We are currently in a position of stalemate.

Though he does not share my passion for the written word, my husband does pander to it. On gift-giving occasions, I almost always receive a certificate from one of my favourite book stores. Other people give me these, as well (My favourite people!), and I hoard them away in a Very Safe Place until it is Just The Right Time. There is a tremendous thrill in walking through the doors, knowing I can have any book which catches my eye, any book which feels right in my hand, any book whose prose fills my mouth with the round resonance of its’ vowels or strikes my tongue with the staccato sharpness of its’ consonants. My family knows that once I enter the temple of books, I will be lost to them for an indefinite period. One of my children once resorted to lying (tugging on my coat and entreating, “Mum!
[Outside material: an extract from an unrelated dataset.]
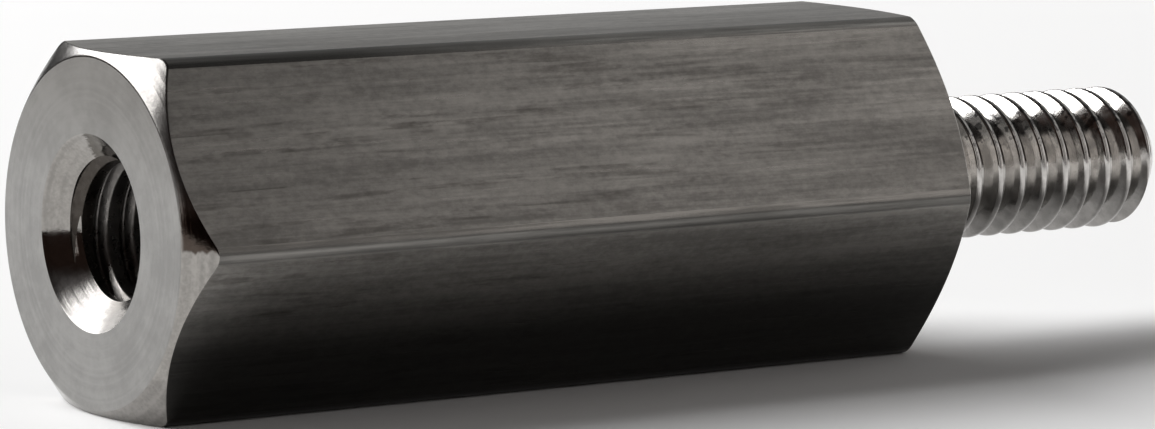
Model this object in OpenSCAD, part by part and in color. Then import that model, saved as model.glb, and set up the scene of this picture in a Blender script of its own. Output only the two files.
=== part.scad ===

Dad just answered the cell phone and he says we have to leave right now!” The cell phone was, at that moment, in my own pocket) in an attempt to prise me from a display of out-of-print books.

Once, for no reason at all, my husband bought a book he “knew I would love”. I don’t remember much of the plot, but the cover is embossed with medallions and scallops and scrolling which feels marvellous under my fingers—a tactile delight! He’s right, I do love it.

He once made a four hundred kilometre trip to an antique shop in order to surprise me with a century old edition of a favourite Mark Twain volume (how wonderful is that?). He may not share my passion, he may not understand it, but he encourages it and, it seems, has resigned himself to living with it.

My latest favourite quote reads, “The worst thing about new books is that they keep us from reading the old ones.” Quite so. But let me have a try at them all, anyway.